Monday, August 17, 2009

Senate looks like friends and neighbors

Senate looks like friends and neighbors rather than Braley

So the Politico thinks Bruce Braley might jump into the Senate race. Well, no guts no glory, but I'm not convinced. Like I keep saying, all his moves early this year -- his big role in Henry Waxman's overthrow of John Dingell at Energy and Commerce, his subsequent appointment to that same committee, and his Populist Caucus -- are Beltway moves, not home front moves, which tells me The Alliteratively Named One is gearing up for a long House career.

Iowa Republican takes that Register puzzle piece of high name ID plus fundraising ability plus 75 percent likely and is fretting about Mike Blouin instead.

Anyone thought about Vilsack? Not Tom: Christie.


But let's assume the field stays where it is: Bob Krause and Tom Fiegen, with perennial Sal Mohamed thrown in for good measure. How does that shake out?

There aren't a lot of benchmarks for Democratic Senate primaries in Iowa. The last one was in 1992. Jean Lloyd-Jones had a rough rollout that spring. Another legislator had an ethics issue and Jean was doing duty as Ethics Committee chair. In a low-information low-turnout primary all anyone remembered was "Jean Lloyd Jones" and "ethics" in the same sentence, and 40 percent voted for The Other One.
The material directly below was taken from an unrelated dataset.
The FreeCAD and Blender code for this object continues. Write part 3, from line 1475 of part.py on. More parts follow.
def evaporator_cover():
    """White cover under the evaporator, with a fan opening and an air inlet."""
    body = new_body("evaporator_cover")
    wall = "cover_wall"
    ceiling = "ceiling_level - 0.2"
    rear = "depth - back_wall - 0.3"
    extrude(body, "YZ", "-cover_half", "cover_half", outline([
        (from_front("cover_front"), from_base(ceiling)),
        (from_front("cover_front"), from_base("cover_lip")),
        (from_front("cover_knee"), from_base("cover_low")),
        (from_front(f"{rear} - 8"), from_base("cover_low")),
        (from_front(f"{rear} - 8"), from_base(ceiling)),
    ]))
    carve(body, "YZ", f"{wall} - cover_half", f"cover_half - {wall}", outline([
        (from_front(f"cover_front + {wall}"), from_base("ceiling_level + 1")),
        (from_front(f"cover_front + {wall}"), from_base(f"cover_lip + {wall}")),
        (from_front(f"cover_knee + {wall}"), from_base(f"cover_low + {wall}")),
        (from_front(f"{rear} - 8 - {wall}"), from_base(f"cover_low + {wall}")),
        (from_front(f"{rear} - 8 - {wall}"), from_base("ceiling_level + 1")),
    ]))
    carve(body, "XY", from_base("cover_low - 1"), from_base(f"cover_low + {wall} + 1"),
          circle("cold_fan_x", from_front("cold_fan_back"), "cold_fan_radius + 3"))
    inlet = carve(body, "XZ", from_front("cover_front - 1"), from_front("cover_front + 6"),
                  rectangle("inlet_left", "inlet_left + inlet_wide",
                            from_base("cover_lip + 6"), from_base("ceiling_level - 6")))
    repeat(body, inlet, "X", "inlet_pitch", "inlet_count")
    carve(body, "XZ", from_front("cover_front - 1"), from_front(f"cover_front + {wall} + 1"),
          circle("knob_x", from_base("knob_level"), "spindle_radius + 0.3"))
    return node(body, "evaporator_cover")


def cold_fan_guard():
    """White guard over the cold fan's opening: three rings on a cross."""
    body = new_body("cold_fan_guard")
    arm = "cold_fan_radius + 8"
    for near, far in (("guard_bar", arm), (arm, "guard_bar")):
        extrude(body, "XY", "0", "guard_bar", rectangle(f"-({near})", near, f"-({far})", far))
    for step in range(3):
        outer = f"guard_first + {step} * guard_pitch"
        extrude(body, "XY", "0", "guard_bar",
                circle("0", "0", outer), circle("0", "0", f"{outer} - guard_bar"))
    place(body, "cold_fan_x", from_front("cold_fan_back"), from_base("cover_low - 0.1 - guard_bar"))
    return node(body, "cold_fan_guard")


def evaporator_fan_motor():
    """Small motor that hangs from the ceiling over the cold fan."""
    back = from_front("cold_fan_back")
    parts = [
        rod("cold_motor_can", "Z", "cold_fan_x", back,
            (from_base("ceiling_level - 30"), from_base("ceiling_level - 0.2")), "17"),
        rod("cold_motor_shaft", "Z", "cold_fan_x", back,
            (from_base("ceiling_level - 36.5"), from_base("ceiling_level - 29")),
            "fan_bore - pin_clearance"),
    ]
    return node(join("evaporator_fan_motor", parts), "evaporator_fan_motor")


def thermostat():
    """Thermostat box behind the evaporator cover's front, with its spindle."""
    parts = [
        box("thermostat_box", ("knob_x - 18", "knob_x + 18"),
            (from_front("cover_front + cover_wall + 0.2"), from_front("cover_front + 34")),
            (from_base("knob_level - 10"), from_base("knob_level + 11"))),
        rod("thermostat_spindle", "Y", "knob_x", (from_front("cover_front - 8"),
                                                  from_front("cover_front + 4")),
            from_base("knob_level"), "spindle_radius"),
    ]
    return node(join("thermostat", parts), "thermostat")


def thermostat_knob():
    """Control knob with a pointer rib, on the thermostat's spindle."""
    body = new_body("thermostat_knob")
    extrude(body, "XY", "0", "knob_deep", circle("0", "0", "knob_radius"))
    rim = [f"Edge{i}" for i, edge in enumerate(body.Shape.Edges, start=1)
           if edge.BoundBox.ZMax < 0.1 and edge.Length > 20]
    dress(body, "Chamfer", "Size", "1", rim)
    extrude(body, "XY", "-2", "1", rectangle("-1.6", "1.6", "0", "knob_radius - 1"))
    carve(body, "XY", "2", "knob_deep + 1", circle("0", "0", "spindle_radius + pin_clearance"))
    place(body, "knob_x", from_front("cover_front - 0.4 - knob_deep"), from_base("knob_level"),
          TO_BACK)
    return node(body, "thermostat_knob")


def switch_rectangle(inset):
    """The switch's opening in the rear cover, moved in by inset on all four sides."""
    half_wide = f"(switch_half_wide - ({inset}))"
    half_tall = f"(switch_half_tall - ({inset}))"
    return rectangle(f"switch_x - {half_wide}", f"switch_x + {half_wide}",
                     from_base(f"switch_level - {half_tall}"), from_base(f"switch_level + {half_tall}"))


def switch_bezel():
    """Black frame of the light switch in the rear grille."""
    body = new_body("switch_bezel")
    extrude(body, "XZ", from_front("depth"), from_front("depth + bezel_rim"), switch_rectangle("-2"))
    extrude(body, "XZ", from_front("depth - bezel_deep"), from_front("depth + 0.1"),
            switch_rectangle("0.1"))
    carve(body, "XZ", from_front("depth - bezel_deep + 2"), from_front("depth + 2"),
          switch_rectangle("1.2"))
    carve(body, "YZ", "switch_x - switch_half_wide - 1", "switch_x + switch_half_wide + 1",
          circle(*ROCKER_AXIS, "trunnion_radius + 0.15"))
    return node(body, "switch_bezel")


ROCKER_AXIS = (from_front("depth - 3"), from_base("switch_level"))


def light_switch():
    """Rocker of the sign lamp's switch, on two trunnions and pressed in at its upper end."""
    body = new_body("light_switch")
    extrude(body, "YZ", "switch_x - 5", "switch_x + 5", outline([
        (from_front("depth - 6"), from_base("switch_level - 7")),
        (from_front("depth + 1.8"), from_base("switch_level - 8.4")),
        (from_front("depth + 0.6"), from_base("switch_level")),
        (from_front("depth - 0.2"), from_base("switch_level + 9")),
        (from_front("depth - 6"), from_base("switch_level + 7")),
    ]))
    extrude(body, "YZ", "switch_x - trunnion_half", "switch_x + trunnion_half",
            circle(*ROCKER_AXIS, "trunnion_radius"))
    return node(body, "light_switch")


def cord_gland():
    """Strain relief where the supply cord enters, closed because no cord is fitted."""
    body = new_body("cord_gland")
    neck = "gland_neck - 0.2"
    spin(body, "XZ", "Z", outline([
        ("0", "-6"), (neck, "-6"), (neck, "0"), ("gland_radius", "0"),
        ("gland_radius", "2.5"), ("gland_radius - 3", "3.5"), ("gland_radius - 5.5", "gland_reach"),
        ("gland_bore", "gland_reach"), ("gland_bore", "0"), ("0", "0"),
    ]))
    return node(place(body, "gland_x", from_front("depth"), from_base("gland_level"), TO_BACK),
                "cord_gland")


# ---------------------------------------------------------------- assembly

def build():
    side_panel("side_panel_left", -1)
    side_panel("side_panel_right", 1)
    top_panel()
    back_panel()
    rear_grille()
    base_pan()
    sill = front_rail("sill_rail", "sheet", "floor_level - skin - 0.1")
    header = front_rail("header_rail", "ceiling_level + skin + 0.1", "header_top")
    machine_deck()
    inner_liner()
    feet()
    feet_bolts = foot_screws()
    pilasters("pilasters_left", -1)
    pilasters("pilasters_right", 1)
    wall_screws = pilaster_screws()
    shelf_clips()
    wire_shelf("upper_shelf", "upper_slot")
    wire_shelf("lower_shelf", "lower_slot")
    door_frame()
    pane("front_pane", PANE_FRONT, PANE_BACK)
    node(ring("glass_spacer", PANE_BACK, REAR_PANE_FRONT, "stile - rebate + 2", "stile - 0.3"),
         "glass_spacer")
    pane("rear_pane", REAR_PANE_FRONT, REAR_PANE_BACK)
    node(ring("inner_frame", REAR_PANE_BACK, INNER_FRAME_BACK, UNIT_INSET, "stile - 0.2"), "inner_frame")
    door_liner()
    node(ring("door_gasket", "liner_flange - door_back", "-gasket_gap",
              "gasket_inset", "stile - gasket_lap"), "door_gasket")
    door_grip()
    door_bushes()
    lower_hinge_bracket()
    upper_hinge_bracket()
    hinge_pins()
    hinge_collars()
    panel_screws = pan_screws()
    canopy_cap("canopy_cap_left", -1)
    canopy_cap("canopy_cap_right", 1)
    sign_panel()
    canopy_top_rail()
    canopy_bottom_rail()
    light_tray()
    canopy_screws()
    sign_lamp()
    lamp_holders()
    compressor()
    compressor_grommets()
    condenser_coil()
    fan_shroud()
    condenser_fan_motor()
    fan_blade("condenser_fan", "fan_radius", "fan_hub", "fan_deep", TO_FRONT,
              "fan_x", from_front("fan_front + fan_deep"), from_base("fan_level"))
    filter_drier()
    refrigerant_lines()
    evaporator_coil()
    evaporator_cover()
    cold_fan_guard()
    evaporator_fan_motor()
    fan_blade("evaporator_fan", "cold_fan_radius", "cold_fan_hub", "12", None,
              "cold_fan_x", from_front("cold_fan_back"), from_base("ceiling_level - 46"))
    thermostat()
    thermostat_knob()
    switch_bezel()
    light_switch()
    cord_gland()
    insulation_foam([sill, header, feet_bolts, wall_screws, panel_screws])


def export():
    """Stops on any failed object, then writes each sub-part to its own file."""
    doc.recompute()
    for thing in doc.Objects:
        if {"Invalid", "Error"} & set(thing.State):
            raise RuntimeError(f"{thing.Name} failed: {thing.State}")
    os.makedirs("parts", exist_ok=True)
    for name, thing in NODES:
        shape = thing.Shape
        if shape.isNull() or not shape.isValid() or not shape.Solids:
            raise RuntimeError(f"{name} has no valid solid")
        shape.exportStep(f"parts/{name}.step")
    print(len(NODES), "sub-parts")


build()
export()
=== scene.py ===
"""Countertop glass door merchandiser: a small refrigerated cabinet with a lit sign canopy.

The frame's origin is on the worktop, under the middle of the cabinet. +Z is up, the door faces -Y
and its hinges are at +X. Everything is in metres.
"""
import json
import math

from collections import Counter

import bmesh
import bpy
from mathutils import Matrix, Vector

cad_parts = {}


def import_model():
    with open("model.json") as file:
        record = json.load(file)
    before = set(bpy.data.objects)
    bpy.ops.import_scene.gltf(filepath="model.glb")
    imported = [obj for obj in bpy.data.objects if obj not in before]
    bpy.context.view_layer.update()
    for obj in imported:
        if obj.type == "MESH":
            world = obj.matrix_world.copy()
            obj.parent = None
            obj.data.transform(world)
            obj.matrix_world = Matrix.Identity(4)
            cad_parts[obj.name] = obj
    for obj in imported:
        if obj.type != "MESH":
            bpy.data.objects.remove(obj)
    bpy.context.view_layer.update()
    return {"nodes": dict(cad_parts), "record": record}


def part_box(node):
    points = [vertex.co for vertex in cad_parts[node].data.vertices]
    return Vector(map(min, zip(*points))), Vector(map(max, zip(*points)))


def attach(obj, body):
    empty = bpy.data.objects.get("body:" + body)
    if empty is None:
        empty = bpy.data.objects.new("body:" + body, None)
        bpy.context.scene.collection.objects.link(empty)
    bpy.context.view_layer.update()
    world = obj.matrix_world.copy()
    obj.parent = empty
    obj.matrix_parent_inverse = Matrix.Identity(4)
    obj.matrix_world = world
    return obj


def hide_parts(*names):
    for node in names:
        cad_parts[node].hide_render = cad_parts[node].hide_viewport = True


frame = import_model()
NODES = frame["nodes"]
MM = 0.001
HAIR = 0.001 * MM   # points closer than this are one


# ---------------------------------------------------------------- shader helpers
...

That would be Rosanne Freeburg, who was one of the craziest candidates in recorded memory. No one is accusing either Krause or Fiegen of that. Sal, maybe, but believe me, Sal's a model of decorum compared to Grandma Goofy. I can't remember if Freeburg endorsed Perot before the primary or after, but she ran as an independent and, in an Everyone But Grassley debate, sang "God Bless America" in the place her closing statement should have gone. (That was a running joke between me and one of my Republican friends for years, and is an object lesson in the futility of the empty chair debate scenario.)
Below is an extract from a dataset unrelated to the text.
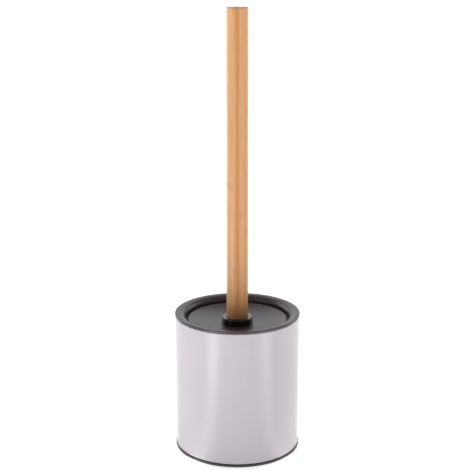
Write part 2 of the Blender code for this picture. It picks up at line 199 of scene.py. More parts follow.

So that's not a good example. The better antecedent may be the 1998 governor's primary. Neither Mark McCormick or Tom Vilsack were especially well-known at the time, and it shook out as a friends and neighbors contest. In places where one of the two was well-known, there were landslides. McCormick won big in Carroll and Ames, and narrowly in Polk County, but Vilsack rang up Kim Jong Il size landslides in his Senate district for a slim win.

So who has friends and neighbors where? Krause is based out of Fairfield now, but his legislative district was in north central Iowa. He ran statewide for treasurer, but that was 31 years ago. Blouin took almost as long of a break between campaigns (1978 to 2006) and came in a close second in a three and a half way race. But two terms in Congress and high profile jobs after is more residual name ID than an unsuccessful down-ballot run.

Fiegen is from Cedar County and practices law out of Cedar Rapids. The district where he won in 2000 ran east into Clinton and Scott counties and north into Jones. That's where he knocked off Senator For Life Jack Rife. The district he lost in 2002 (paired with Richard Drake in redistricting) and 2004 (when Drake stepped down and Jim Hahn went from House to Senate) ran south to Muscatine and just barely nicked Johnson. So basically everything between Iowa City-Cedar Rapids to the west and the Quad Cities to the east, and more recent service and candidacy.

Another factor will be competing contests. With no primary challenges to the governor or congressional delegation on the horizon (but remember Ed Fallon started late against Boswell) and Dems still seeking candidates against Latham and King, it looks like the action will jump from Senate down to courthouse. And the Republicans will be staying in their own primary for once to vote for governor. A smart candidate will spend time in places that have high turnout local primaries. So we'll see you here in Johnson County--not a bad drive for either Krause or Fiegen.

One caveat: The 1992 and 1998 races I cite were in the era when the internet was a mere novelty in politics. We had some email lists as far back as 1993 around here but that was cutting edge. Fiegen and Krause are both on the social networks, and one of them could catch on.

Primaries are good things. Obama was a better general election candidate for having faced Hillary. And either Fiegen or Krause will earn some name ID out of a spring campaign. They've already benefited from the earliest start against Grassley in at least 20 years.

Chuck Grassley has shown his true colors more in the last few weeks than he has in the last couple decades. The run against Grassley always used to be the benchmark test for the straight ticket D vote, but his health care stunts have given whatever opponent he gets a bit higher ground to start from.